▸ **The request**
Count lines with "that" in them. Report only the total.

▸ **Data excerpt**
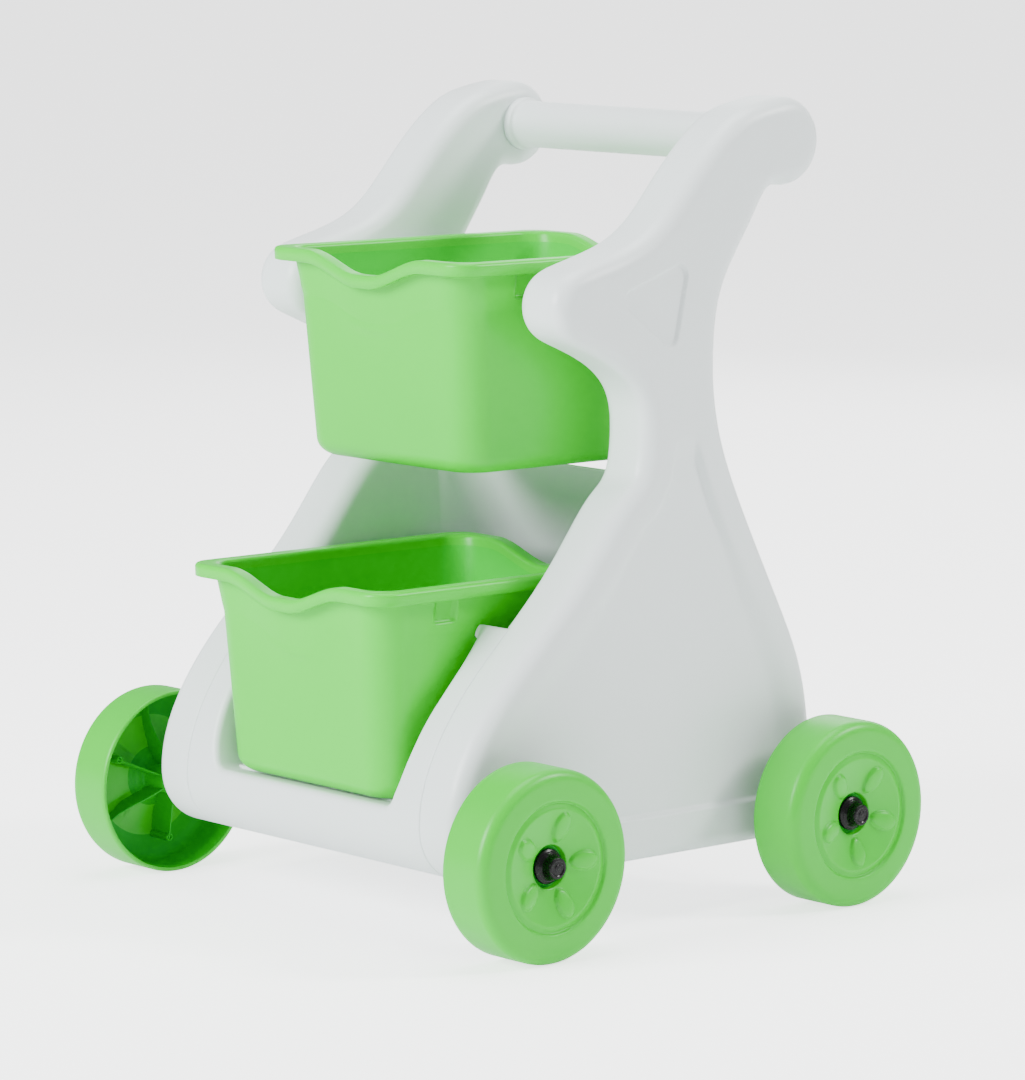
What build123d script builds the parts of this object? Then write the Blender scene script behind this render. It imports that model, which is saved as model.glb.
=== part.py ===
from build123d import *
import os
from math import atan2, cos, degrees, radians, sin

# A toddler's push cart: two hollow side panels joined by a tub and a push bar,
# two lift-out bins, and four wheels on two steel axles.
# Millimetres. X is the cart's width, -Y its front, +Z up.
# The origin is on the ground, midway between the two axles.

os.makedirs("parts", exist_ok=True)

# ---- driving dimensions ----------------------------------------------------

# wheels and axles
wheel_radius = 70.0
wheel_width = 42.0
wheel_shoulder = 7.0          # rounding of the tread's outer edge
wheel_wall = 3.0
wheel_gap = 22.0              # panel's outer face to the back of a wheel
wheelbase = 304.0
axle_diameter = 9.5
running_clearance = 0.05      # radial, wheel hub on axle
fixed_clearance = 0.2         # radial, axle in the panels and spacers
groove_radius = 46.5          # ring groove on the wheel's face
groove_width = 1.5
groove_depth = 2.4
groove_slope = 4.5            # width of the groove's gentle inner side
petal_count = 5
petal_ring_radius = 28.5
petal_size = (2.6, 6.8, 10.8) # half sizes: thickness, width, length
rib_count = 6
rib_thickness = 1.8
rib_step = 6.0                # ribs start this far inside the hub's end
rib_floor = 14.0              # wheel's face to the low end of a rib
rib_turn = 32.5               # degrees from a petal to a rib
post_radius = 3.3             # small tube at the end of every other rib
post_bore = 1.6
post_ring_radius = 47.0
post_end = 27.0               # wheel's face to the free end of a tube
hub_radius = 10.5
hub_length = 29.4
hub_well_radius = 15.5        # sunk middle that takes the cap
hub_well_depth = 12.0
face_dish = 7.0
face_rise = 0.9               # wheel's face to the top of the dish

# side panels: hollow, one outline for both
panel_clearance = 12.0        # bin rim to the panel's inner face
panel_thickness = 50.0
panel_wall = 3.0
panel_edge_radius = 13.5
underside_height = 45.0
shoulder_centre = (-65.5, 454.5)
shoulder_radius = 28.0
grip_centre = (136.0, 567.0)
grip_radius = 33.0
waist_front = (-6.5, 365.0)
waist_rear = (64.5, 408.0)
toe_reach = 38.5              # front foot ahead of its axle
toe_height = 88.0
heel_reach = 17.0             # rear foot behind its axle
heel_height = 100.0
rear_corner_radius = 30.0
recess_margin = 31.0          # border around the shallow recess outside
recess_depth = 4.5
recess_top = 352.0
recess_lift = 32.0            # recess floor above the panel's underside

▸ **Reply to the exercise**
2